Founding Salon and the Digital Turn
In 1995, Talbot founded Salon in San Francisco, envisioning an online magazine that would embrace the web's speed without sacrificing editorial depth. As editor-in-chief, and later as chief executive, he worked closely with colleagues who became central to Salon's voice and identity. Gary Kamiya and Scott Rosenberg were early editorial pillars, helping to shape the magazine's blend of politics, culture, and technology coverage. Laura Miller's criticism and Joan Walsh's political analysis became signature elements of the site, while contributors such as Glenn Greenwald exemplified Salon's appetite for forceful argument and independent reporting. Talbot's leadership during the dot-com era made Salon an influential model for serious journalism on the internet, testing subscription models, interactive features, and cross-genre storytelling long before such approaches were standard.

Books and Historical Inquiry
Talbot's reputation broadened significantly with a series of nonfiction books that excavated the hidden corridors of American power and the tumult of modern urban life. Brothers: The Hidden History of the Kennedy Years explored Robert F. Kennedy's private reckoning with the assassination of President John F. Kennedy, tracing how the surviving brother's grief, inquiry, and political evolution intersected with the era's conflicts. Season of the Witch: Enchantment, Terror, and Deliverance in the City of Love offered a panoramic history of San Francisco from the Summer of Love through the early 1980s, weaving together cultural revolutions, political upheaval, and episodes of violence to explain how the city remade itself. The Devil's Chessboard: Allen Dulles, the CIA, and the Rise of America's Secret Government examined Cold War intelligence power through the long shadow of Dulles, inviting debate about accountability and the persistence of clandestine statecraft. These books were widely discussed and often appeared on bestseller lists, cementing Talbot's role as a writer willing to synthesize archival research, reportage, and vivid narrative.

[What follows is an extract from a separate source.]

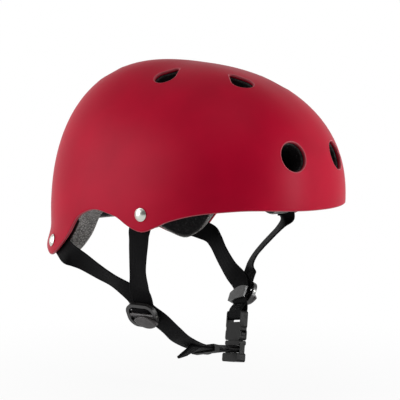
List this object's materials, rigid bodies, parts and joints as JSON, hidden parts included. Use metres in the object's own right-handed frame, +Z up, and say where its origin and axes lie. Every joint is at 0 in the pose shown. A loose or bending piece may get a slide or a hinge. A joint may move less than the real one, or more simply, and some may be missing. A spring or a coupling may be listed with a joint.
{
  "type": "skate helmet",
  "caption": "Open-face skate helmet: vented hard shell over a foam liner with fit pads, riveted webbing harness, cam dividers and a side-release chin buckle",
  "frame": {"origin": "the middle of the head opening at the height of the shell's widest line", "axes": "+Z up, the wearer faces -Y, the wearer's left is +X"},
  "size_m": [0.2144, 0.2627, 0.2783],
  "materials": {
    "shell_plastic": "moulded ABS with a soft matte skin, crimson",
    "foam": "expanded polystyrene beads, dark grey",
    "pad_fabric": "brushed knit over soft foam, black",
    "hook_tape": "hook tape, black",
    "nickel": "polished nickel plate",
    "webbing": "woven ribbed nylon, black",
    "fitting_plastic": "moulded acetal, black with a fine grain",
    "keeper_rubber": "soft rubber, black"
  },
  "bodies": {
    "helmet": {"shell": "shell_plastic", "liner": "foam", "brow_pad": "pad_fabric", "crown_pad": "pad_fabric", "nape_pad": "pad_fabric", "side_pad_left": "pad_fabric", "side_pad_right": "pad_fabric", "hook_patches": "hook_tape", "side_rivet_left": "nickel", "side_rivet_right": "nickel", "rear_rivet_left": "nickel", "rear_rivet_right": "nickel", "rivet_washers": "nickel", "front_strap_left": "webbing", "front_strap_right": "webbing", "rear_strap_left": "webbing", "rear_strap_right": "webbing", "divider_frame_left": "fitting_plastic", "divider_frame_right": "fitting_plastic", "lever_pin_left": "nickel", "lever_pin_right": "nickel", "buckle_socket": "fitting_plastic"},
    "lever_left": {"divider_lever_left": "fitting_plastic"},
    "lever_right": {"divider_lever_right": "fitting_plastic"},
    "tongue": {"buckle_tongue": "fitting_plastic", "adjuster_strap": "webbing"},
    "arm_front": {"buckle_arm_front": "fitting_plastic"},
    "arm_rear": {"buckle_arm_rear": "fitting_plastic"},
    "keeper": {"strap_keeper": "keeper_rubber"}
  },
  "joints": [
    {"name": "buckle_release", "type": "slide", "parent": "helmet", "child": "tongue", "axis": [-0.2401, -0.1001, -0.9656], "range_m": [0, 0.022], "deforming": ["buckle_arm_front", "buckle_arm_rear"]},
    {"name": "arm_front_squeeze", "type": "hinge", "parent": "tongue", "child": "arm_front", "pos_m": [0.04881, -0.01663, -0.12856], "axis": [-0.9127, 0.3621, 0.1895], "range_deg": [0, 17], "stiffness_Nm_per_rad": 0.5},
    {"name": "arm_rear_squeeze", "type": "hinge", "parent": "tongue", "child": "arm_rear", "pos_m": [0.05443, -0.00087, -0.13159], "axis": [0.9127, -0.3621, -0.1895], "range_deg": [0, 17], "stiffness_Nm_per_rad": 0.5},
    {"name": "lever_left_open", "type": "hinge", "parent": "helmet", "child": "lever_left", "pos_m": [0.07248, -0.00457, -0.08743], "axis": [-0.2574, -0.9181, 0.3014], "range_deg": [0, 80]},
    {"name": "lever_right_open", "type": "hinge", "parent": "helmet", "child": "lever_right", "pos_m": [-0.07461, -0.00638, -0.08652], "axis": [-0.1114, 0.9938, -0.0005], "range_deg": [0, 80]},
    {"name": "keeper_slide", "type": "slide", "parent": "tongue", "child": "keeper", "axis": [0.9454, 0.1692, -0.2786], "range_m": [0, 0.008]}
  ]
}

Collaborations, Family, and Mentorship
Talbot's work life has been deeply interwoven with family and collaborators. He married the writer and editor Camille Peri, whose own journalism and editorial projects intersected with Salon's creative community. The Salon ecosystem nurtured writers and editors who went on to lead or influence other publications, and Talbot's willingness to take editorial risks gave a generation of journalists a platform for long-form work, argument, and experimentation. His sister Margaret Talbot became an important interlocutor in his historical pursuits; together they authored By the Light of Burning Dreams, a portrait of 1960s and 1970s activist leaders that revisits the strategies and sacrifices of figures such as Tom Hayden and Jane Fonda, and movements that included labor and farmworker organizing led by voices like Dolores Huerta. The project reflects the siblings' shared interest in how social movements actually function, beyond slogans, and how personal relationships drive political change. His brother Stephen Talbot's documentary work provided another familial thread, connecting investigative film narratives to the broader concerns that animated David's reporting.

Resilience and Later Work
In late middle age, Talbot faced a serious health crisis when he suffered a major stroke, an event that he later chronicled with bracing candor. His account of recovery and vulnerability, published as a compact memoir, emphasized gratitude, the fragility of creative life, and the social networks that sustain it. It renewed his commitment to community and civic engagement, especially in San Francisco, the city that had been both a subject of his writing and a crucible for his career. As he recovered, he continued to write, collaborate, and advocate for a journalism that preserves memory and confronts power.

Legacy and Influence
Talbot's legacy rests on two interlocking achievements. First, he helped legitimize the web as a home for consequential journalism, steering Salon through formative years when few believed that long-form reporting, criticism, and political commentary could thrive online. The magazine's staff during his tenure produced work that shaped national debates and trained writers and editors who would later lead other institutions. Second, his books contributed to a reassessment of postwar American history, highlighting the contested narratives around the Kennedy brothers, the national security state, and the civic transformations of San Francisco. Through these efforts, he has been part of a broad argument for public memory: that democracy requires persistent reexamination of how power is wielded and how communities resist or adapt.

Personal Ties and Cultural Continuity
The Talbot family's multi-generational presence in American culture underscores David's career. Lyle Talbot's long life in film and television connected David to an earlier Hollywood era of guild politics and studio power. Margaret Talbot's reporting and essays, and Stephen Talbot's documentaries, parallel David's preoccupations with truth-telling and cultural history. Within his own household, creativity continued to bloom: his son Joe Talbot emerged as a filmmaker, gaining wide attention for The Last Black Man in San Francisco, a work whose themes of place, friendship, and belonging resonate with the city that has framed so much of David Talbot's professional life. The family's intertwined work serves as a reminder that storytelling is both an individual craft and a communal inheritance.

Continuing Commitments
Even as the media landscape has shifted again and again, Talbot has stayed committed to the values that animated his earliest reporting: intellectual independence, a willingness to challenge official stories, and the conviction that journalism is a public service. His collaborations with editors and writers from his Salon years, the dialogues he maintains with historians and critics, and his partnerships with family members who are themselves writers and filmmakers, all reflect a career built on relationships. In shaping outlets, writing books, and mentoring others, David Talbot has helped define a path for journalists who believe that ideas can travel across mediums and generations while still remaining rooted in civic purpose.